Three-bedroom apartments in new developments in Brooklyn are also selling quickly, in certain neighborhoods. Two units from the Developers Group in Park Slope at 103 St. Marks Place — each with three bedrooms, three and a half baths and more than 2,400 square feet — were priced at $890,000 and $980,000 and sold in two weeks.
But it's a different story in Williamsburg. At another building handled by the firm, the 226 South Second Street Condos, the three-bedroom triplexes priced at $900,000 and $940,000 took longer to sell.
"In Williamsburg our best seller is a two-bedroom, not a three-bedroom," Ms. Krasnow said. "A lot of younger people are going there to get more bang for their buck. Once the size gets big, then the purchase price gets too high."
With prices rising so quickly, those who want larger apartments feel increasing pressure to move before prices rise further.
"Things that we were looking at that were $700,000 are now $1 million, $1.2 million," said Lucy Appert, a teacher at New York University, who with her husband, Edward, has been flirting with buying a three-bedroom apartment on the Upper East Side for the last five years. "We could never tell anyone in North Carolina, where we're from, that we're looking at million-dollar apartments."
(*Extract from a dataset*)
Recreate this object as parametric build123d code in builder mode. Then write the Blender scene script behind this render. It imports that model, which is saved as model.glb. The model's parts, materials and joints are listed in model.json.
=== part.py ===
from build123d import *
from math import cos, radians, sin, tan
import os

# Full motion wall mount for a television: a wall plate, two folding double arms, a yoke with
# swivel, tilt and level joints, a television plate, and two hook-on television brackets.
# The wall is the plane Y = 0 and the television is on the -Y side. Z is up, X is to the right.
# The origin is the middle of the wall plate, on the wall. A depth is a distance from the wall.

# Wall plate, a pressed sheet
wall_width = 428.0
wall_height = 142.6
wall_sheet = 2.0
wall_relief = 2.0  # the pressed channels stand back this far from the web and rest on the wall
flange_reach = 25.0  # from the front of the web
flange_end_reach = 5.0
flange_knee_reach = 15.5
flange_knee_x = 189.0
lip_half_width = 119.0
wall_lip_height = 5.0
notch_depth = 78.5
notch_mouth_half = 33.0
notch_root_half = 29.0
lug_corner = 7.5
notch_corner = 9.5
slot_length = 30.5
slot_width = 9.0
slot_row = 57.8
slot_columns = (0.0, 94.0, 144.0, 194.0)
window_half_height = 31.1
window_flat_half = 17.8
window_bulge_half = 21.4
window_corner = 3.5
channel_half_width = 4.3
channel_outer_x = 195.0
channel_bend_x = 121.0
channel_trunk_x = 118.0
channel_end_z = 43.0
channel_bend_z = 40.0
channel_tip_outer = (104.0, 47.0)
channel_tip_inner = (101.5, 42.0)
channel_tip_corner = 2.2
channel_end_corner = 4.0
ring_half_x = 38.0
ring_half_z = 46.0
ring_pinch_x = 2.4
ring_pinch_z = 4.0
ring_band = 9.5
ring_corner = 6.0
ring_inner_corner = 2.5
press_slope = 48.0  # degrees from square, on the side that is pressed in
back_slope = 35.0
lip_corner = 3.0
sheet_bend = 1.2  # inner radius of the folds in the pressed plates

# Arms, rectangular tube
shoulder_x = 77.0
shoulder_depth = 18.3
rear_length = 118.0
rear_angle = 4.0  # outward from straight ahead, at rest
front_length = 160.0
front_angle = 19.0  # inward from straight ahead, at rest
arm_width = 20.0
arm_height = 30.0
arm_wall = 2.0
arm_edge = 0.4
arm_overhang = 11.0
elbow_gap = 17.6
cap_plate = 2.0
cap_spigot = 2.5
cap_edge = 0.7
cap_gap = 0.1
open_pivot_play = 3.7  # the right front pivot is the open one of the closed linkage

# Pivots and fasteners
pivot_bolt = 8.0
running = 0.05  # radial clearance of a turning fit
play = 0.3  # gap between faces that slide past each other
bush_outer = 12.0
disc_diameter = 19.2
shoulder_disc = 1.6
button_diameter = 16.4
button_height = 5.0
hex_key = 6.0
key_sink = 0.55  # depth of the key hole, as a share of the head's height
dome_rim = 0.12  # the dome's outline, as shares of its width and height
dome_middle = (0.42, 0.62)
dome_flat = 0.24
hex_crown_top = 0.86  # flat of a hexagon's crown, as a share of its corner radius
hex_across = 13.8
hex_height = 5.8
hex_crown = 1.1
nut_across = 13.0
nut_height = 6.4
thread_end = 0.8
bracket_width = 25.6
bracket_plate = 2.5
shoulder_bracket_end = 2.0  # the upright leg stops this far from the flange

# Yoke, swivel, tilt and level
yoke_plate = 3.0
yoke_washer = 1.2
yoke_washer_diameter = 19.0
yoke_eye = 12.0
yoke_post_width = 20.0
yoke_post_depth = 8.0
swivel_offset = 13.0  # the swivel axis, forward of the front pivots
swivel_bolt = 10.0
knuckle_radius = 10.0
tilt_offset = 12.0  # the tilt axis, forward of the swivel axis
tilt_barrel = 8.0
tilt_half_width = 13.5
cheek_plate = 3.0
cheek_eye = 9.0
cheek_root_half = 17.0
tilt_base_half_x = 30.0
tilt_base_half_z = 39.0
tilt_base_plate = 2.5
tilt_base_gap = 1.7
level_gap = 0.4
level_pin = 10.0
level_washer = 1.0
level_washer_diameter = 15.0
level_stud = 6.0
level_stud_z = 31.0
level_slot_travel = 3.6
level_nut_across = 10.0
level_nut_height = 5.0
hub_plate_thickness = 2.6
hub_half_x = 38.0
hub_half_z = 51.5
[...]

With both of their families in the furniture business in North Carolina, the couple had so much furniture crowding their two-bedroom Upper East Side apartment that they had to rent storage spaces.
"We are looking for some mental space and then public space — a living room, a dining room, then room for a family in the future," said Mr. Appert, a senior manager at Deloitte Touche Tohma.
They calculate compromises (should they look at two bedrooms, move out of the Upper East Side, jettison furniture?) even as they are conscious of the clock ticking on current prices.
"We have that eternal optimism," Mr. Appert said, "and hope that someday we can get a bigger space."